• [WHAT IS BEING ASKED]: Exactly the lines from the line with "The FreeCAD and" to the line with "piece.data = mesh" should be extracted, both included, with no other lines.

[CAD and scene scripts]
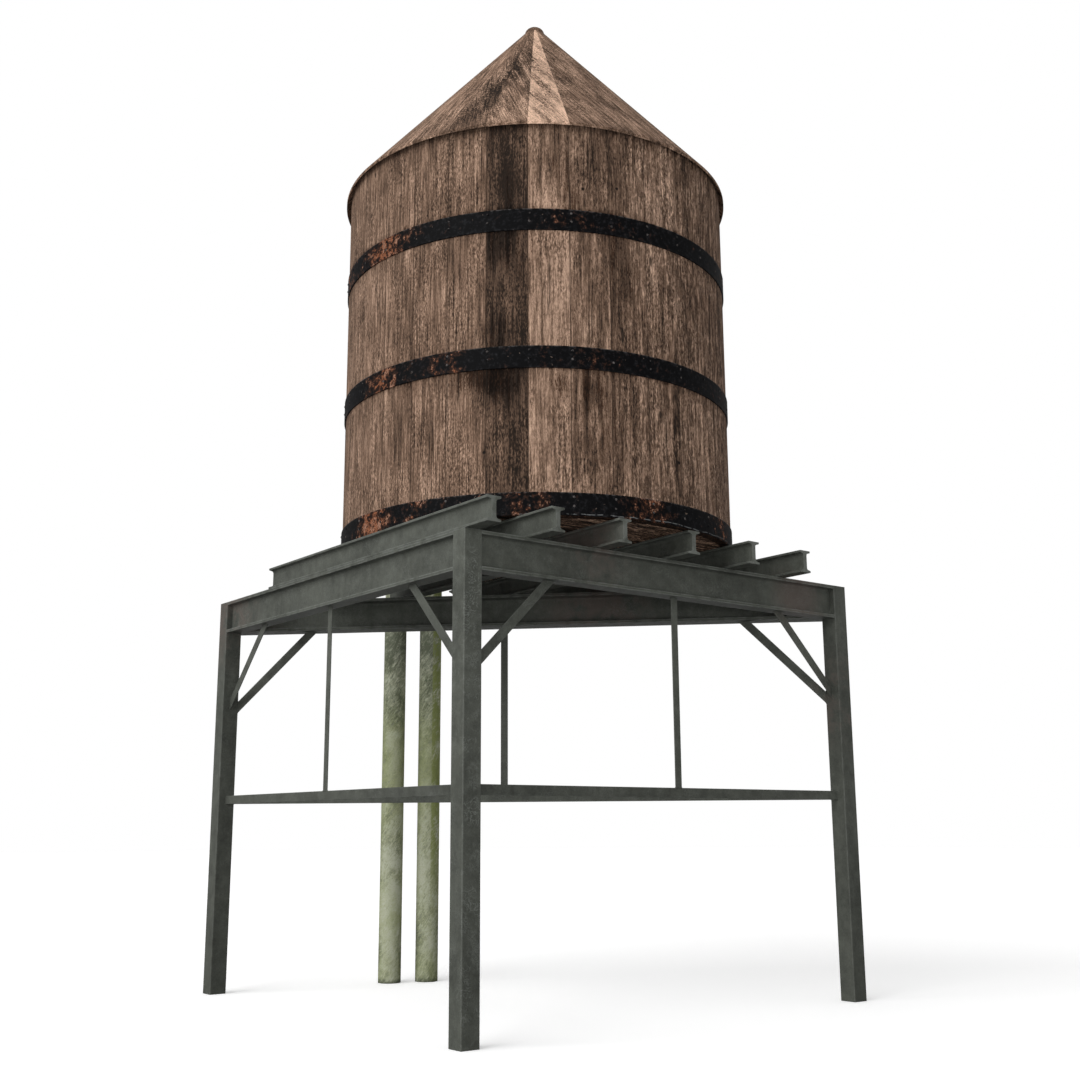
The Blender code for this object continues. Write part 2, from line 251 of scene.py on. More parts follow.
def grid_faces(copies, rows, ring, closed=True):
    """Faces of grids that close round each ring, and, if closed, from the last ring to the first."""
    row, column = np.meshgrid(np.arange(rows if closed else rows - 1), np.arange(ring), indexing="ij")
    after = (row + 1) % rows * ring
    right = (column + 1) % ring
    one = np.stack([row * ring + column, row * ring + right, after + right, after + column], axis=-1)
    shift = (np.arange(copies) * rows * ring)[:, None, None]
    return (one.reshape(-1, 4) + shift).reshape(-1, 4).tolist()


def tube_faces(tubes, rows, ring, strips=False):
    """Faces of closed tubes: a grid that closes round each ring, and a cap on both ends.

    A cap is one face, or with strips a row of faces between point k and point ring - 1 - k.
    """
    cap = np.arange(ring)[None]
    if strips:
        k = np.arange(ring // 2 - 1)
        cap = np.stack([k, k + 1, ring - 2 - k, ring - 1 - k], axis=1)
    shift = (np.arange(tubes) * rows * ring)[:, None, None]
    start = (cap[:, ::-1] + shift).reshape(-1, cap.shape[1])
    end = (cap + (rows - 1) * ring + shift).reshape(-1, cap.shape[1])
    return grid_faces(tubes, rows, ring, closed=False) + start.tolist() + end.tolist()


def round_axis(distance, turn, height):
    """Points at a distance from the tank's axis, a turn from +X and a height."""
    distance, turn, height = np.broadcast_arrays(distance, turn, height)
    return np.stack([AXIS[0] + distance * np.cos(turn), AXIS[1] + distance * np.sin(turn), height],
                    axis=-1)


def add_piece(name, points, faces, material, slot, nodes=(), **values):
    """A finished piece at the origin; its named values are spread over its points."""
    mesh = bpy.data.meshes.new(name)
    mesh.from_pydata(points.reshape(-1, 3).tolist(), [], faces)
    for key, value in values.items():
        wide = np.ndim(value) == points.ndim
        full = np.broadcast_to(value, points.shape if wide else points.shape[:-1])
        layer = mesh.attributes.new(key, "FLOAT_VECTOR" if wide else "FLOAT", "POINT")
        layer.data.foreach_set("vector" if wide else "value",
                               np.ascontiguousarray(full, np.float32).ravel())
    mesh.materials.append(material)
    mesh.shade_smooth()
    mesh.set_sharp_from_angle(angle=math.radians(38))
    corners = np.zeros(len(mesh.polygons), np.int32)
    mesh.polygons.foreach_get("loop_total", corners)
    mesh.polygons.foreach_set("use_smooth", corners == 4)
    if mesh.validate():
        raise RuntimeError(f"{name} has faulty faces")
    piece = bpy.data.objects.new(name, mesh)
    bpy.context.scene.collection.objects.link(piece)
    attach(piece, "root")
    if nodes:
        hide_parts(*nodes)
    return piece


def bar_points(outline, wear, origin, side, run, start, end, ease=0.0016):
    """Points and wear of a straight bar.

    The outline (x along side, y along side cross run) is carried from one cutting plane to
    another, each a point and a normal: distance = (point - origin - outline point) . normal
    / (run . normal). The first and last stations are drawn in, so the ends are rounded, by
    less than the outline's own rounding, so that it never crosses itself.
    """
    across = np.cross(run, side)
    spread = np.roll(outline, -1, axis=0) - np.roll(outline, 1, axis=0)
    outward = np.stack([spread[:, 1], -spread[:, 0]], axis=1)
    outward /= np.linalg.norm(outward, axis=1, keepdims=True)
    inward = np.array((1.0, 0.3, 0.0, 0.0, 0.0, 0.0, 0.3, 1.0))[:, None] * ease
    step = np.array((0.0, 0.3, 1.0, 5.0, -5.0, -1.0, -0.3, 0.0))[:, None] * ease
    shape = outline[None] - outward[None] * inward[..., None]
    flat = origin + shape[..., :1] * side + shape[..., 1:] * across
    first, last = ((point - flat) @ normal / (run @ normal) for point, normal in (start, end))
    station = np.where(np.arange(8)[:, None] < 4, first, last) + step
    points = flat + station[..., None] * run
    worn = np.maximum(wear[None], np.array((1, 1, 1, 0, 0, 1, 1, 1.0))[:, None] * END_WEAR)
    return points, worn


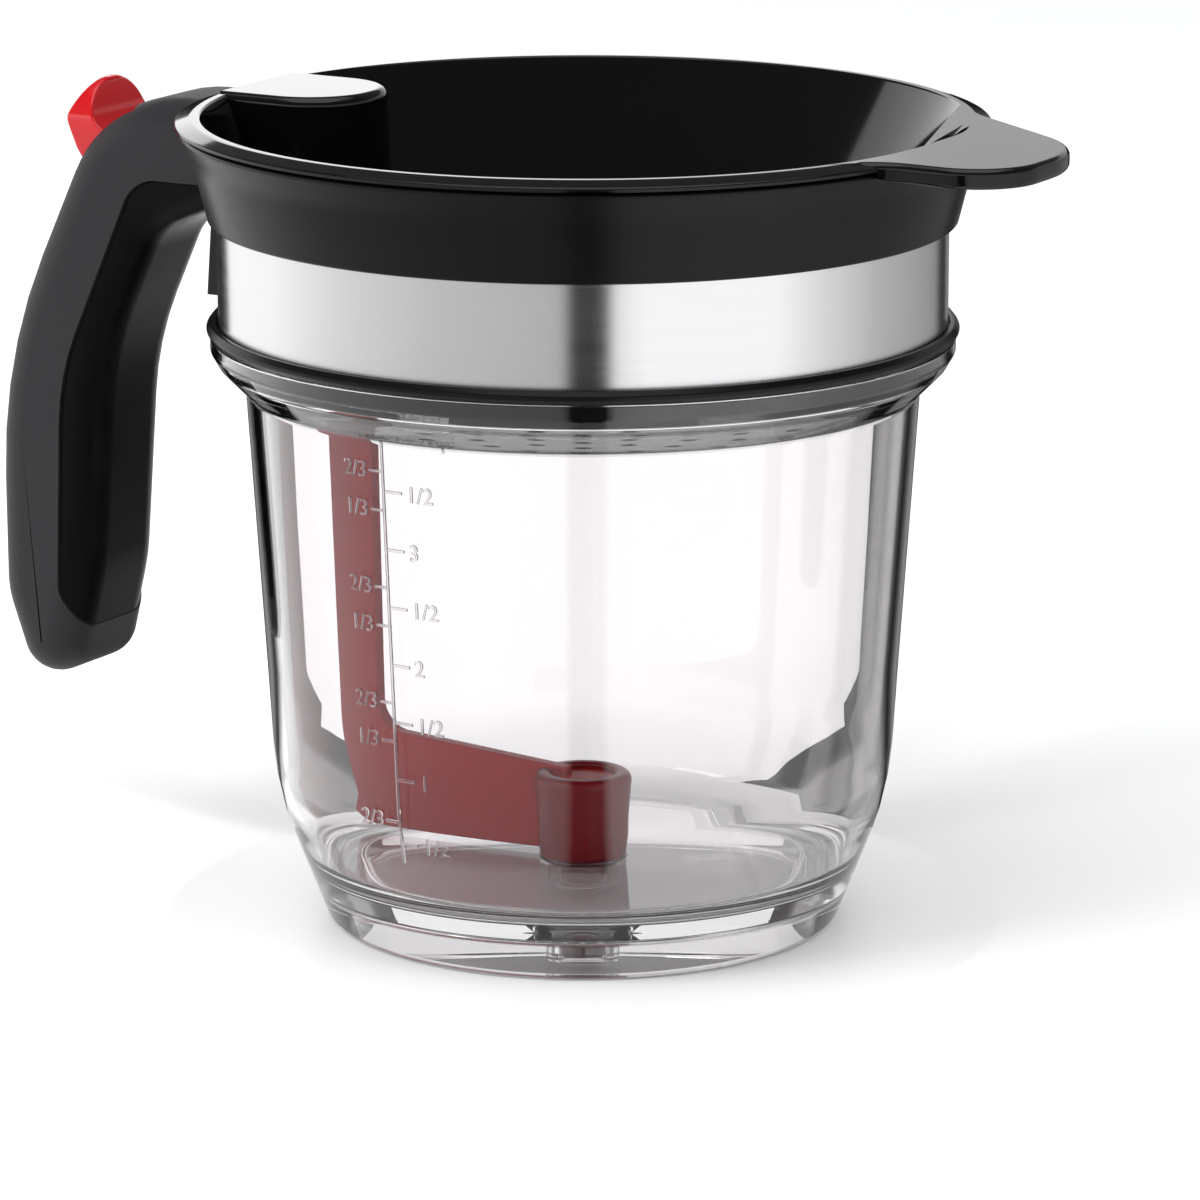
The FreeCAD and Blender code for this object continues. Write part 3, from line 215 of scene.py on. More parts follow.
def as_object(name, bm):
    """A mesh object at the origin."""
    mesh = bpy.data.meshes.new(name)
    bm.to_mesh(mesh)
    bm.free()
    piece = bpy.data.objects.new(name, mesh)
    bpy.context.scene.collection.objects.link(piece)
    return piece


def keep_result(piece):
    """Make what the modifiers give the piece's own mesh."""
    graph = bpy.context.evaluated_depsgraph_get()
    mesh = bpy.data.meshes.new_from_object(piece.evaluated_get(graph))
    piece.modifiers.clear()
    piece.data = mesh


def combine(piece, tool, operation):
    """Join, cut or trim a piece with a second mesh, which is then thrown away."""
    other = as_object("tool", tool) if isinstance(tool, bmesh.types.BMesh) else tool
    step = piece.modifiers.new("Combine", "BOOLEAN")
    step.operation = operation
    step.solver = "EXACT"
    step.object = other
    keep_result(piece)
    bpy.data.objects.remove(other)


def finish_shading(piece):
    """Smooth shading that keeps flat faces flat and sharp edges sharp."""
    mesh = piece.data
    mesh.polygons.foreach_set("use_smooth", [True] * len(mesh.polygons))
    mesh.set_sharp_from_angle(angle=SHARP_LIMIT)
    step = piece.modifiers.new("Normals", "WEIGHTED_NORMAL")
    step.keep_sharp = True
    step.weight = 100
    keep_result(piece)


def dress(piece, material, body, slot, *nodes):
    """Give a finished piece its material and body, and hide the nodes it stands for; the slot
    argument is not used.
    """
    finish_shading(piece)
    piece.data.materials.clear()
    piece.data.materials.append(material)
    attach(piece, body)
    if nodes:
        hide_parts(*nodes)
    count = sum(len(face.vertices) - 2 for face in piece.data.polygons)
    print(f"{piece.name}: {count} triangles")


print("edges stay sharp above", round(math.degrees(SHARP_LIMIT)), "degrees")

# %% [markdown]
# ## Materials: colour and one node helper
#
# Colours are picked as sRGB hex values, the way a paint chart or a screen shows
# them, and Blender wants linear light, so one function turns them.  One small
# helper adds a node with its settings and its links.

# %% Colour and nodes
def linear(hex_colour):
    """An sRGB colour such as #c8121c as linear red, green, blue and alpha."""
    parts = [int(hex_colour[i:i + 2], 16) / 255 for i in (1, 3, 5)]
    return (*[p / 12.92 if p <= 0.04045 else ((p + 0.055) / 1.055) ** 2.4 for p in parts], 1)


def new_material(name):
    """A material with an empty node tree, and that tree."""
    material = bpy.data.materials.new(name)
    material.use_nodes = True
    material.node_tree.nodes.clear()
    return material, material.node_tree


def add(tree, kind, inputs=None, **settings):
    """Add a node.  An input that is given a socket is linked, any other value is set."""
    node = tree.nodes.new(kind)
    for name, value in settings.items():
        setattr(node, name, value)
    for name, value in (inputs or {}).items():
        if isinstance(value, bpy.types.NodeSocket):
            tree.links.new(value, node.inputs[name])
        else:
            node.inputs[name].default_value = value
    return node


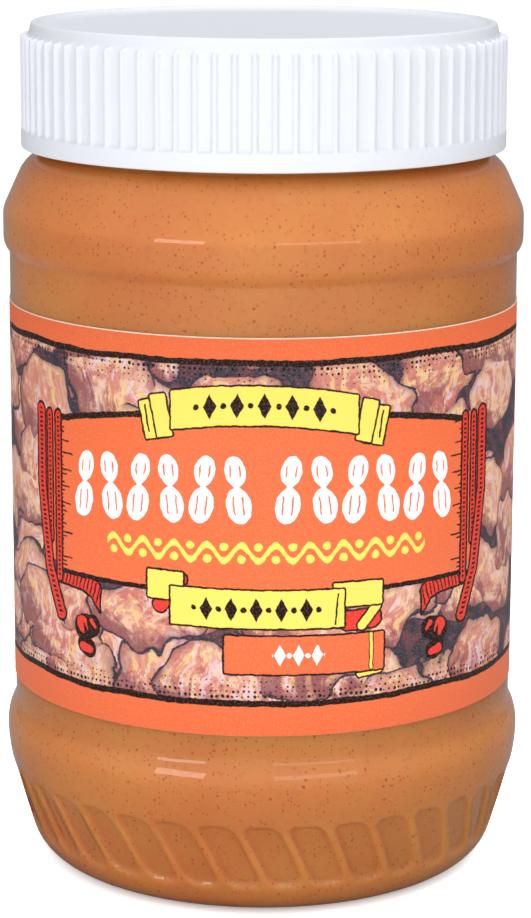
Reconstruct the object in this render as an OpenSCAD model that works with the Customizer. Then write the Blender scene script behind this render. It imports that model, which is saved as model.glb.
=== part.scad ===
// Clear jar of peanut butter with a ribbed screw cap and a paper wrap label.
// Frame: origin at the centre of the standing ring, +Z up, the label's face towards -Y.

/* [Jar shape] */
// Radius of the straight panel that carries the label
panel_r = 38.2; // [30:0.1:60]
// Height of the top end of the straight panel
panel_top_z = 93.6; // [60:0.1:160]
// How far the lower bulge stands out past the panel
lower_bulge_out = 1.3; // [0.5:0.1:3]
// How far the upper bulge stands out past the panel
upper_bulge_out = 0.9; // [0.4:0.1:2]
// Height of the widest line of the lower bulge
lower_bulge_z = 20.4; // [18:0.1:30]
// Height of the straight part of the upper bulge
upper_bulge_h = 3.1; // [1:0.1:10]
// Round under the lower bulge
lower_bulge_under_round = 23; // [10:1:30]
// Round over the lower bulge
lower_bulge_over_round = 8; // [4:0.5:12]
// Hollow round where the lower bulge meets the panel
lower_groove_round = 4; // [2:0.5:8]
// Round under the upper bulge
upper_bulge_under_round = 3; // [1.5:0.1:5]
// Hollow round where the panel meets the upper bulge
upper_groove_round = 1; // [0.8:0.1:3]
// Round over the upper bulge
upper_bulge_over_round = 4.5; // [2:0.1:8]
// Height from the upper bulge to the top of the shoulder
shoulder_h = 9.6; // [8:0.1:14]
// Slope of the shoulder from upright, degrees
shoulder_slope = 24.5; // [20:0.5:35]
// Round at the top of the shoulder
shoulder_round = 5.5; // [3:0.1:8]
// Slope of the heel from upright, degrees
heel_slope = 16.6; // [10:0.1:20]
// Round at the foot of the heel
heel_round = 6.5; // [4:0.1:8]
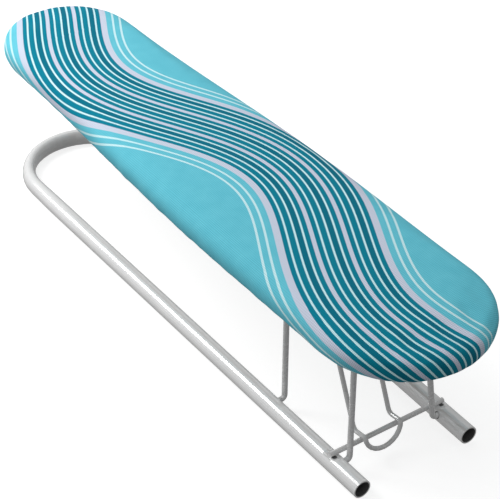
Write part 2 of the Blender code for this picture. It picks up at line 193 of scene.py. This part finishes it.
class Tree:
    """A short way to write a material's nodes."""

    def __init__(self, name):
        self.material = bpy.data.materials.new(name)
        self.material.use_nodes = True
        self.nodes = self.material.node_tree.nodes
        self.shader = self.nodes["Principled BSDF"]

    def join(self, source, socket):
        """Link a socket to an input, or set the input to a value."""
        if isinstance(source, bpy.types.NodeSocket):
            self.material.node_tree.links.new(source, socket)
        else:
            socket.default_value = source

    def math(self, operation, *values):
        """A Math node's result."""
        node = self.nodes.new("ShaderNodeMath")
        node.operation = operation
        for value, socket in zip(values, node.inputs):
            self.join(value, socket)
        return node.outputs[0]

    def both(self, first, second):
        """1 where two masks are 1."""
        return self.math("MULTIPLY", first, second)

    def above(self, value, level):
        """1 where value is over level."""
        return self.math("GREATER_THAN", value, level)

    def below(self, value, level):
        """1 where value is under level."""
        return self.math("LESS_THAN", value, level)

    def mix(self, mask, under, over):
        """One colour laid over another where the mask is 1."""
        node = self.nodes.new("ShaderNodeMix")
        node.data_type = "RGBA"
        self.join(mask, node.inputs["Factor"])
        self.join(under, node.inputs["A"])
        self.join(over, node.inputs["B"])
        return node.outputs["Result"]

    def ramp(self, value, stops, interpolation="CONSTANT"):
        """Colour by value: stops are (position, colour)."""
        node = self.nodes.new("ShaderNodeValToRGB")
        ramp = node.color_ramp
        ramp.interpolation = interpolation
        ramp.elements[0].position = stops[0][0]
        ramp.elements[0].color = stops[0][1]
        ramp.elements[1].position = stops[1][0]
        ramp.elements[1].color = stops[1][1]
        for position, colour in stops[2:]:
            ramp.elements.new(position).color = colour
        self.join(value, node.inputs[0])
        return node.outputs[0]

    def attribute(self, name, output="Fac"):
        """A mesh attribute."""
        node = self.nodes.new("ShaderNodeAttribute")
        node.attribute_name = name
        return node.outputs[output]

    def position(self):
        """The object's own coordinates."""
        return self.nodes.new("ShaderNodeTexCoord").outputs["Object"]

    def noise(self, vector, scale, detail=3.0, roughness=0.5):
        """A noise pattern."""
        node = self.nodes.new("ShaderNodeTexNoise")
        node.inputs["Scale"].default_value = scale
        node.inputs["Detail"].default_value = detail
        node.inputs["Roughness"].default_value = roughness
        self.join(vector, node.inputs["Vector"])
        return node.outputs[0]

    def spread(self, value, low, high, from_low=0.3, from_high=0.7):
        """A value mapped to a range."""
        node = self.nodes.new("ShaderNodeMapRange")
        self.join(value, node.inputs["Value"])
        ends = {"From Min": from_low, "From Max": from_high, "To Min": low, "To Max": high}
        for name, number in ends.items():
            node.inputs[name].default_value = number
        return node.outputs[0]

    def bump(self, height, distance, strength=1.0, normal=None):
        """A bumped normal."""
        node = self.nodes.new("ShaderNodeBump")
        node.inputs["Distance"].default_value = distance
        node.inputs["Strength"].default_value = strength
        self.join(height, node.inputs["Height"])
        if normal is not None:
            self.join(normal, node.inputs["Normal"])
        return node.outputs[0]

    def finish(self, colour, roughness, normal=None, **constants):
        """Connect the shader. Constants are set on its own sockets."""
        self.join(colour, self.shader.inputs["Base Color"])
        self.join(roughness, self.shader.inputs["Roughness"])
        if normal is not None:
            self.join(normal, self.shader.inputs["Normal"])
        for name, value in constants.items():
            self.shader.inputs[name.replace("_", " ")].default_value = value
        return self.material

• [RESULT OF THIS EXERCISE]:
The FreeCAD and Blender code for this object continues. Write part 3, from line 215 of scene.py on. More parts follow.
def as_object(name, bm):
    """A mesh object at the origin."""
    mesh = bpy.data.meshes.new(name)
    bm.to_mesh(mesh)
    bm.free()
    piece = bpy.data.objects.new(name, mesh)
    bpy.context.scene.collection.objects.link(piece)
    return piece


def keep_result(piece):
    """Make what the modifiers give the piece's own mesh."""
    graph = bpy.context.evaluated_depsgraph_get()
    mesh = bpy.data.meshes.new_from_object(piece.evaluated_get(graph))
    piece.modifiers.clear()
    piece.data = mesh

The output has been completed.